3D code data
-=-=-=-=-

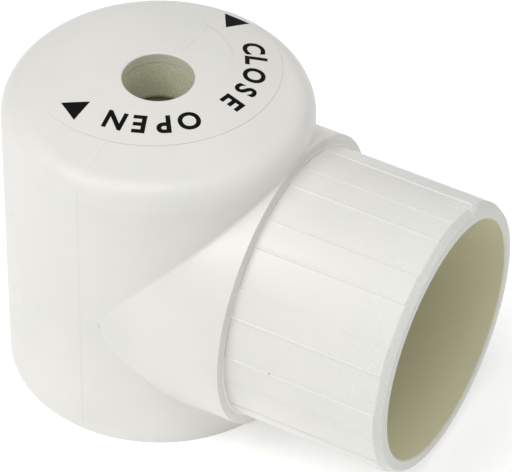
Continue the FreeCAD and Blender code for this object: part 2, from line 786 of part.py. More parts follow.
os.makedirs("parts", exist_ok=True)
for thing in doc.Objects:
    whole_piece = thing.TypeId in ("PartDesign::Body", "Part::Torus", "Part::Feature")
    if whole_piece:
        if thing.Shape.isNull() or not thing.Shape.isValid():
            raise RuntimeError(f"{thing.Label} has no valid shape")
        solid_count = len(thing.Shape.Solids)
        print(f"{thing.Label}: {solid_count} solid, {thing.Shape.Volume:.1f} mm3")
        thing.Shape.exportStep(f"parts/{thing.Label}.step")
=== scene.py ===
import json
import math

import bpy
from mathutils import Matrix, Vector


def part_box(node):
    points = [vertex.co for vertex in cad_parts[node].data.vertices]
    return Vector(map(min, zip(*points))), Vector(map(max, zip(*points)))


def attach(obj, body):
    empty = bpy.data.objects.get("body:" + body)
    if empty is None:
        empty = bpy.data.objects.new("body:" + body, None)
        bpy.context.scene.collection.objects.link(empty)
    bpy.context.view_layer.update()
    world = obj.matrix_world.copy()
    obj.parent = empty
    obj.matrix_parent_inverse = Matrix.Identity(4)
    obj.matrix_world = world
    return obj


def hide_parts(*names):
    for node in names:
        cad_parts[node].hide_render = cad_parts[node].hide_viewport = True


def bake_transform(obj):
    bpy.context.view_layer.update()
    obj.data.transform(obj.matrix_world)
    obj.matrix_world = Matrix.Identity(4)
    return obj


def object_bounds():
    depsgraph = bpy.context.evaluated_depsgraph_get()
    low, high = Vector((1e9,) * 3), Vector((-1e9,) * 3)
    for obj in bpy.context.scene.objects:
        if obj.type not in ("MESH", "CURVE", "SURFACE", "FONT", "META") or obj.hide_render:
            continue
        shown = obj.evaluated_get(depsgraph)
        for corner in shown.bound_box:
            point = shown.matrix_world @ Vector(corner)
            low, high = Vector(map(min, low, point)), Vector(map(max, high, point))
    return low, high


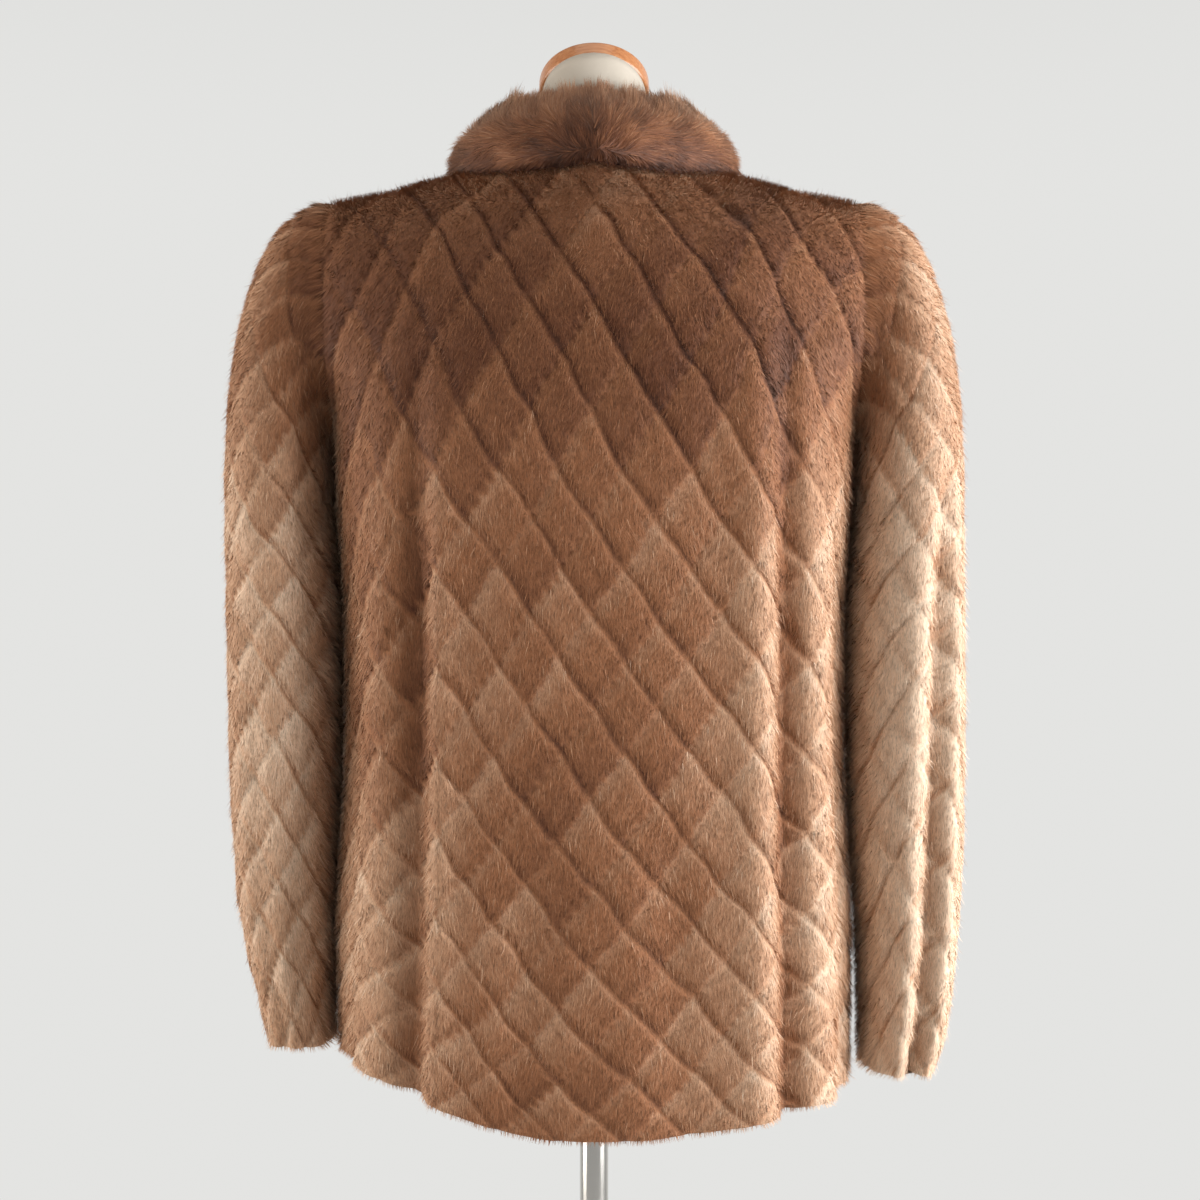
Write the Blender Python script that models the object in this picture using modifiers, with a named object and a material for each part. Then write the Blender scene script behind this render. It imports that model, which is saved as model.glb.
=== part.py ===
"""Fur jacket of pieced diamonds on a limbless dress form with a pole and a base plate.

Metres, +Z up, origin on the floor under the pole. The front faces -Y, the wearer's left is +X.
Every panel is a wall: its outer points follow the tips of the fur, with a groove along each
seam of the diamonds, and its inner points follow the plain skin side.

A place on a panel is given in half diamonds: `col` counts them round the body from the centre
line, `row` counts them up from the hem or cuff.
"""
import math

import bmesh
import bpy
import numpy as np
from mathutils import Vector

for old in list(bpy.data.objects):
    bpy.data.objects.remove(old, do_unlink=True)
COLLECTION = bpy.data.collections.new("fur_jacket")
bpy.context.scene.collection.children.link(COLLECTION)

# Wall
GROOVE = 0.0055  # how far a seam between diamonds lies below the fur tips
CROWN = 0.0010  # the shoulder of each diamond lies this far below its tip
WALL = 0.0110  # fur tips to skin side
CROWN_REACH = 0.52  # from the middle of a diamond towards its corners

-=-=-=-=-

=== Directions ===
Nothing but the lines from the one with "solid_count = len(thing.Shape.Solids)" through the one with "obj.matrix_world = world" should be repeated, and each exactly.

=== Result of the exercise ===
        solid_count = len(thing.Shape.Solids)
        print(f"{thing.Label}: {solid_count} solid, {thing.Shape.Volume:.1f} mm3")
        thing.Shape.exportStep(f"parts/{thing.Label}.step")
=== scene.py ===
import json
import math

import bpy
from mathutils import Matrix, Vector


def part_box(node):
    points = [vertex.co for vertex in cad_parts[node].data.vertices]
    return Vector(map(min, zip(*points))), Vector(map(max, zip(*points)))


def attach(obj, body):
    empty = bpy.data.objects.get("body:" + body)
    if empty is None:
        empty = bpy.data.objects.new("body:" + body, None)
        bpy.context.scene.collection.objects.link(empty)
    bpy.context.view_layer.update()
    world = obj.matrix_world.copy()
    obj.parent = empty
    obj.matrix_parent_inverse = Matrix.Identity(4)
    obj.matrix_world = world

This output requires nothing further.